Termination for poor performance should be tied to objective metrics and a defined notice and cure process. Include minimum sales targets, reporting obligations, and documented failure to meet benchmarks that trigger written notice and a reasonable cure period before termination becomes effective. Contract language should also address transition obligations such as inventory wind-down, customer communications, and protection of confidential information to ensure an orderly exit that preserves business continuity and limits goodwill loss.

Protect confidential information with clear definitions of what constitutes confidential materials, permitted uses, handling obligations, and duration of confidentiality. Include exceptions for publicly available information and required disclosures under law, along with return or destruction obligations upon termination. Consider supplementary protections like restricted access, encryption, and designated personnel lists. Remedies for breach should include injunctive relief and indemnities to deter improper disclosure and provide recourse if trade secrets or sensitive business information are misused.

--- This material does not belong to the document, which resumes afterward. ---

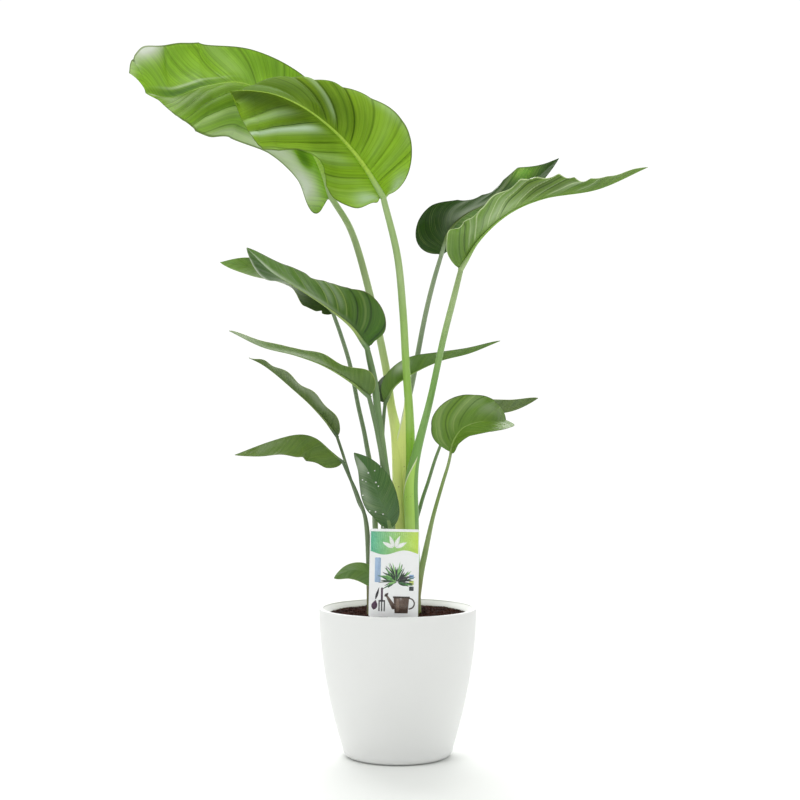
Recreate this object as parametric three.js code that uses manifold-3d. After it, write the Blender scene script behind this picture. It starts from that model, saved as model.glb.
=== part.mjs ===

If a foreign distributor engages in unlawful conduct or violates export rules, include notice requirements, audit rights, and termination triggers tied to illegal activity. Work with counsel to coordinate local enforcement, notify relevant authorities if required, and implement immediate measures to suspend shipment or revoke distribution rights. Preventive clauses such as compliance certifications, training obligations, and periodic audits reduce the risk of regulatory violations. Contractual remedies should permit rapid termination and recovery of goods or IP if local laws are breached to shield your business from legal and financial exposure.